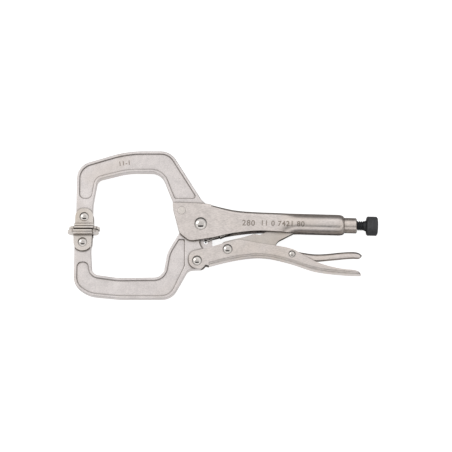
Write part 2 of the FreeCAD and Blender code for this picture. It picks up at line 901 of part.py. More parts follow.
def make_lower_handle():
    ear = S["grip_ear"]
    web_start = SHEET["grip_web_start"]
    cheeks = cheek_plates(
        "grip_ears",
        [
            (S["grip_web_start"], -21.9, 0),
            (S["grip_web_start"], -37.9, 0),
            (4.2, -37.0, 0.8),
            (3.4, S["grip_pivot_y"] - ear + 1.0, 5),
            (S["grip_pivot_x"] - ear + 0.6, S["grip_pivot_y"] - ear + 0.4, 7),
            (S["grip_pivot_x"] - ear, S["grip_pivot_y"] + ear, 6.5),
        ],
        grip_half,
        channel_half,
        [(S["grip_pivot_x"], S["grip_pivot_y"], S["grip_shank"])],
    )
    place(cheeks)
    length = SHEET["grip_length"]
    top = smooth_profile(
        [
            (web_start, -21.9),
            (25, -16.6),
            (34, -14.8),
            (51, -17.6),
            (SHEET["release_x"], -23.0),
            (SHEET["release_x"] + 11, -29.2),
            (SHEET["release_x"] + 24, -35.8),
            (SHEET["release_x"] + 42, -40.7),
            (length, -42.6),
        ]
    )
    bottom = smooth_profile(
        [
            (web_start, -37.9),
            (23, -33.8),
            (37, -31.1),
            (51, -29.8),
            (64, -31.0),
            (SHEET["release_x"], -35.5),
            (SHEET["release_x"] + 21, -42.3),
            (SHEET["release_x"] + 47, -45.6),
            (length, -46.2),
        ]
    )
    sections = []
    for x in stations_between(web_start, length, 40):
        sections.append(
            channel_section(x, top(x), bottom(x), grip_half.value, SHEET["grip_sheet"], SHEET["grip_bend"])
        )
    channel = lofted_sheet("grip_channel", sections)
    link_hole = (S["link_pivot_x"], S["link_pivot_y"], S["grip_shank"])
    release_hole = (S["release_x"], S["release_y"], S["release_shank"])
    drilled = cut("drilled_grip", channel, add_bar("grip_holes", [link_hole, release_hole]))
    end = S["grip_length"]
    tip_trim = add_trim(
        "grip_tip_trim",
        [
            (end - 10.5, -38.0, 0),
            (end - 9.5, -41.6, 3),
            (end - 3.0, -42.9, 6),
            (end + 0.6, -46.0, 0),
            (end + 3.0, -46.0, 0),
            (end + 3.0, -38.0, 0),
        ],
    )
    trimmed = cut("trimmed_grip", drilled, tip_trim)
    rounded = cut("rounded_grip", trimmed, add_end_round("grip_end_round", end, grip_half))
    return fuse("lower_handle", [cheeks, rounded])


def cut(name, base, tool):
    feature = doc.addObject("Part::Cut", name)
    feature.Label = name
    feature.Base = base
    feature.Tool = tool
    doc.recompute()
    if feature.Shape.Volume > base.Shape.Volume - 0.01:
        raise RuntimeError(f"{name} cuts nothing")
    return feature


def add_trim(name, outline):
    """A block of this outline right across the tool, used to trim formed sheet."""
    body = new_body(name)
    sketch = add_sketch(body, "trim_outline")
    draw_outline(sketch, outline)
    pad(body, "trim", sketch, 3 * S["tube_radius"])
    place(body)
    return body


def add_end_round(name, end, half):
    """What lies outside a channel's rounded end, seen along the tool's Y axis."""
    body = new_body(name)
    sketch = add_sketch(body, "end_outline", "XZ_Plane")
    round_end = half * 0.8
    draw_outline(
        sketch,
        [
            (end - 1.2 * half, -1 * half, 0),
            (end, -1 * half, round_end),
            (end, half, round_end),
            (end - 1.2 * half, half, 0),
            (end - 1.2 * half, 2 * half, 0),
            (end + half, 2 * half, 0),
            (end + half, -2 * half, 0),
            (end - 1.2 * half, -2 * half, 0),
        ],
    )
    pad(body, "end_round", sketch, S["throat_drop"] * 2)
    place(body)
    return body


def add_bar(name, circles):
    """Round bars right across the tool, used to drill formed sheet."""
    body = new_body(name)
    for number, (x, y, radius) in enumerate(circles):
        sketch = add_sketch(body, f"bar{number}_outline")
        draw_circle(sketch, x, y, radius)
        pad(body, f"bar{number}", sketch, 3 * S["tube_radius"])
    place(body)
    return body


def make_release_lever():
    x0 = SHEET["release_x"]
    half = channel_half - S["lever_gap"]
    front, rear = x0 - SHEET["lever_front"], x0 + SHEET["lever_rear"]
    web = smooth_profile(
        [
            (front, -23.4),
            (x0 - 6, -22.9),
            (x0 + 2, -24.0),
            (x0 + 11, -25.8),
            (x0 + 21, -27.0),
            (x0 + 31, -26.7),
            (x0 + 44, -25.4),
            (x0 + 55, -24.9),
            (x0 + 60, -25.8),
            (rear, -28.2),
        ]
    )
    edge = smooth_profile(
        [
            (front, -26.4),
            (x0 - 8, -30.6),
            (x0, -32.0),
            (x0 + 8, -32.4),
            (x0 + 20, -33.1),
            (x0 + 36, -31.8),
            (x0 + 55, -30.2),
            (rear, -31.2),
        ]
    )
    sheet_thick, bend = SHEET["lever_sheet"], SHEET["lever_bend"]
    sections = []
    for x in stations_between(front, rear, 32):
        sections.append(channel_section(x, edge(x), web(x), half.value, sheet_thick, bend))
    blank = lofted_sheet("lever_blank", sections)
    bore = S["release_shank"] + S["running_gap"]
    drilled = cut("drilled_lever", blank, add_bar("lever_bore", [(S["release_x"], S["release_y"], bore)]))
    end = S["release_x"] + S["lever_rear"]
    tip_trim = add_trim(
        "lever_tip_trim",
        [
            (end - 7.0, -33.0, 0),
            (end - 6.0, -30.3, 2),
            (end - 2.2, -30.4, 2.4),
            (end + 0.4, -28.6, 0),
            (end + 3.0, -28.6, 0),
            (end + 3.0, -33.0, 0),
        ],
    )
    trimmed = cut("trimmed_lever", drilled, tip_trim)
    return cut("release_lever", trimmed, add_end_round("lever_end_round", end, half))


def make_toggle_link():
    body = new_body("toggle_link")
    x, y = S["link_pivot_x"], S["link_pivot_y"]
    tip_x, tip_y = S["toggle_x"], S["toggle_y"]
    hub = S["hub_radius"]
    bar = add_sketch(body, "bar_outline")
    draw_outline(
        bar,
        [
            (x - hub, y - hub, hub - 0.2),
            (x - hub, y + hub, hub - 0.2),
            (x + 13.5, y + 11.3, 20),
            (x + 24.5, y + 14.5, 1.5),
            (x + 28.8, y + 13.4, 1.2),
            (x + 33.4, y + 15.4, 2),
            (x + 46, y + 22.0, 10),
            (tip_x - 6, tip_y + 3.6, 12),
            (tip_x, tip_y + 3.2, 3),
            (tip_x, tip_y - 3.2, 3),
            (tip_x - 6.0, tip_y - 3.8, 8),
            (tip_x - 15.3, tip_y - 8.5, 12),
            (tip_x - 29.2, tip_y - 15.6, 7),
            (tip_x - 33.0, tip_y - 21.6, 6),
            (tip_x - 33.6, tip_y - 26.0, 2),
            (tip_x - 40, tip_y - 26.4, 8),
        ],
    )
    pad(body, "bar", bar, S["link_thickness"])
    boss = add_sketch(body, "hub_outline")
    draw_circle(boss, x, y, hub)
    pad(body, "hub", boss, S["forging_thickness"])
    drill(body, "bore", [(x, y, S["grip_shank"] + S["running_gap"])])
    place(body)
    return body


# ---------------------------------------------------------------- adjusting screw


def place_on_axis(body):
    """Puts a piece drawn along X from the toggle's tip onto the screw's axis, which falls to the knob."""
    place(body, S["toggle_x"], S["toggle_y"])
    body.setExpression("Placement.Rotation.Angle", "atan(0 - Sizes.axis_drop)")


def make_screw():
    body = new_body("adjusting_screw")
    nose = S["toggle_gap"]
    start = -1 * S["toggle_x"]
    radius = S["screw_radius"]
    stub_end = S["knob_end"] + start - S["stub_short"]
    corners = [
        (nose, 0, 0),
        (nose, radius - 1.6, 1),
        (nose + 2.0, radius, 0.5),
        (S["collar_start"] + start, radius, 0),
        (S["collar_start"] + start, S["collar_radius"], 0.2),
        (S["knob_start"] + start, S["collar_radius"], 0.2),
        (S["knob_start"] + start, S["stub_radius"], 0),
        (stub_end, S["stub_radius"], 0.3),
        (stub_end, 0, 0),
    ]
    revolve(body, "screw", corners, "XY_Plane", "H_Axis")
    place_on_axis(body)
    return body


def make_knob():
    body = new_body("screw_head")
    start = -1 * S["toggle_x"]
    near = S["knob_start"] + start + S["running_gap"]
    far = S["knob_end"] + start
    bore = S["stub_radius"] + S["running_gap"]
    depth = far - S["stub_short"] + S["running_gap"]
    corners = [
        (near, bore, 0),
        (near, S["knob_radius"] - S["knob_chamfer"], 0),
        (near + S["knob_chamfer"], S["knob_radius"], 0.3),
        (far - S["knob_chamfer"], S["knob_radius"], 0.3),
        (far, S["knob_radius"] - S["knob_chamfer"] * 1.3, 0.4),
        (far, 0, 0),
        (depth, 0, 0),
        (depth, bore, 0),
    ]
    revolve(body, "knob", corners, "XY_Plane", "H_Axis")
    place_on_axis(body)
    return body


# ---------------------------------------------------------------- return spring


def on_spring(distance, above=0.0):
    """A point on the spring's line, that far from the lug's hole, and above the tool's middle plane."""
    start = Vector(SHEET["lug_hole_x"], SHEET["lug_hole_y"], 0)
    end = Vector(SHEET["tab_x"], SHEET["tab_y"], 0)
    return start + (end - start).normalize() * distance + Vector(0, 0, above)


def add_rod(name, start, end, radius):
    """A round rod between two points, as a bound cylinder."""
    rod = doc.addObject("Part::Cylinder", name)
    run = end - start
    bind(rod, "Radius", radius)
    rod.Height = run.Length
    rotation = FreeCAD.Rotation(Vector(0, 0, 1), run)
    offset = Vector(pivot_x.value, pivot_y.value, mid_z.value)
    rod.Placement = FreeCAD.Placement(start + offset, rotation)
    bind(rod, "Placement.Base.x", pivot_x + start.x)
    bind(rod, "Placement.Base.y", pivot_y + start.y)
    bind(rod, "Placement.Base.z", mid_z + start.z)
    return rod


def make_spring():
    wire = S["wire_radius"]
    thick = SHEET["wire_radius"]
    beside_lug = SHEET["lug_thickness"] / 2 + thick + SHEET["ear_gap"]
    coil_start = SHEET["coil_start"]
    coil_end = coil_start + SHEET["coil_length"]
    tab = math.dist((SHEET["lug_hole_x"], SHEET["lug_hole_y"]), (SHEET["tab_x"], SHEET["tab_y"]))
    anchor = tab + SHEET["tab_thickness"] / 2 + thick + 0.4
    rods = [
        add_rod("coil", on_spring(coil_start), on_spring(coil_end), S["coil_radius"]),
        add_rod("lug_hook", on_spring(0, beside_lug), on_spring(coil_start + thick, beside_lug * 0.9), wire),
        add_rod("lug_hook_end", on_spring(0, beside_lug + thick * 0.4), on_spring(0, -beside_lug), wire),
        add_rod("tab_hook", on_spring(coil_end - thick), on_spring(anchor), wire),
        add_rod("tab_hook_end", on_spring(anchor - thick * 0.3, thick * 0.4), on_spring(anchor - thick * 0.3, -2.8), wire),
    ]
    return fuse("return_spring", rods)


# ---------------------------------------------------------------- assembly

parts = [
    make_upper_handle(),
    make_fixed_jaw(),
    make_rivet("main_pivot_rivet", 0, 0, S["main_shank"], S["main_head"], S["main_dome"], cheek_half),
    make_lower_jaw(),
    make_pad("upper_pad", -S["jaw_reach"], S["pad_pivot_rise"], -1),
    make_pad("lower_pad", -S["lower_reach"], lower_pad_y, 1),
    make_lower_handle(),
    make_toggle_link(),
    make_release_lever(),
    make_screw(),
    make_knob(),
    make_spring(),
]
for label, x, y in (
    ("jaw_handle_rivet", S["grip_pivot_x"], S["grip_pivot_y"]),
    ("link_rivet", S["link_pivot_x"], S["link_pivot_y"]),
):
    parts.append(make_rivet(label, x, y, S["grip_shank"], S["grip_head"], S["grip_dome"], grip_half))
parts.append(
    make_rivet(
        "release_rivet",
        S["release_x"],
        S["release_y"],
        S["release_shank"],
        S["release_head"],
        S["release_dome"],
        grip_half,
    )
)
ear_outside = forging_half + S["ear_gap"] + S["pad_sheet"]
for label, x, y in (
    ("upper_pad_rivet", -S["jaw_reach"], S["pad_pivot_rise"]),
    ("lower_pad_rivet", -S["lower_reach"], lower_pad_y),
):
    parts.append(make_rivet(label, x, y, S["pad_shank"], S["pad_head"], S["pad_dome"], ear_outside))
plug = new_body("jaw_fixing_rivet")
plug_sketch = add_sketch(plug, "plug_outline")
draw_circle(plug_sketch, S["fixing_x"], S["fixing_y"], S["plug_radius"])
pad(plug, "plug", plug_sketch, 2 * cheek_half)
place(plug)
parts.append(plug)

doc.recompute()
faults = []
for thing in doc.Objects:
    if "Invalid" in thing.State or "Error" in thing.State:
        faults.append(f"{thing.Label}: {thing.State}")
for piece in parts:
    if piece.Shape.isNull() or not piece.Shape.isValid():
        faults.append(f"{piece.Label}: bad shape")
if faults:
    raise RuntimeError("; ".join(faults))
os.makedirs("parts", exist_ok=True)
for piece in parts:
    piece.Shape.exportStep(f"parts/{piece.Label}.step")
    box = piece.Shape.BoundBox
    span = " ".join(f"{low:.2f}..{high:.2f}" for low, high in (
        (box.XMin, box.XMax), (box.YMin, box.YMax), (box.ZMin, box.ZMax)))
    print(f"{piece.Label:18s} solids {len(piece.Shape.Solids)} volume {piece.Shape.Volume:9.1f} {span}")
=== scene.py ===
"""Looks for the locking C-clamp.

Satin nickel sheet and forgings, bright rivets and a black adjusting screw.
"""
import json
import math

import bmesh
import bpy
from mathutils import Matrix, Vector
from mathutils.bvhtree import BVHTree


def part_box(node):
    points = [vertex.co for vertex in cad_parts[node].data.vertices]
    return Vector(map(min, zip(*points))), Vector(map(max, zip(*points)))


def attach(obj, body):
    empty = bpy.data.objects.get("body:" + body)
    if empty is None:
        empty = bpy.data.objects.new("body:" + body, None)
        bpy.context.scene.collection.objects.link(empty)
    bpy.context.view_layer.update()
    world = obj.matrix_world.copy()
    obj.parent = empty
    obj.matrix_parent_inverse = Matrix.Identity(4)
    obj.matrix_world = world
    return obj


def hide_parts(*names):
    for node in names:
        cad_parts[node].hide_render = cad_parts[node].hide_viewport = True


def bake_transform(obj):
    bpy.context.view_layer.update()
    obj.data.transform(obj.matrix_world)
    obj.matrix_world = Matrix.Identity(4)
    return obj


MM = 0.001
TOLERANCE = 1e-6  # in metres, for comparing radii

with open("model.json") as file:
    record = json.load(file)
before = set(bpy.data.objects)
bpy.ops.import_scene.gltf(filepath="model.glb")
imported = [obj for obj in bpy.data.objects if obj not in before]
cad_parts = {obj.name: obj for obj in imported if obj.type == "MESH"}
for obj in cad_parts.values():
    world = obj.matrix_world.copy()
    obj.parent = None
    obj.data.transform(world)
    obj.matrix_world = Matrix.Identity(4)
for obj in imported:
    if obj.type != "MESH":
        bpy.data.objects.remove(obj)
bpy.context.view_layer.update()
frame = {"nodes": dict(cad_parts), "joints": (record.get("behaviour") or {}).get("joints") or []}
nodes = frame["nodes"]
joints = {joint["name"]: joint for joint in frame["joints"]}

# ---------------------------------------------------------------- camera, floor and light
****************
EXERCISE REQUIREMENTS
Pick out every line above that contains the word "json" and copy it.

OUTPUT OF THE TASK
import json
with open("model.json") as file:
    record = json.load(file)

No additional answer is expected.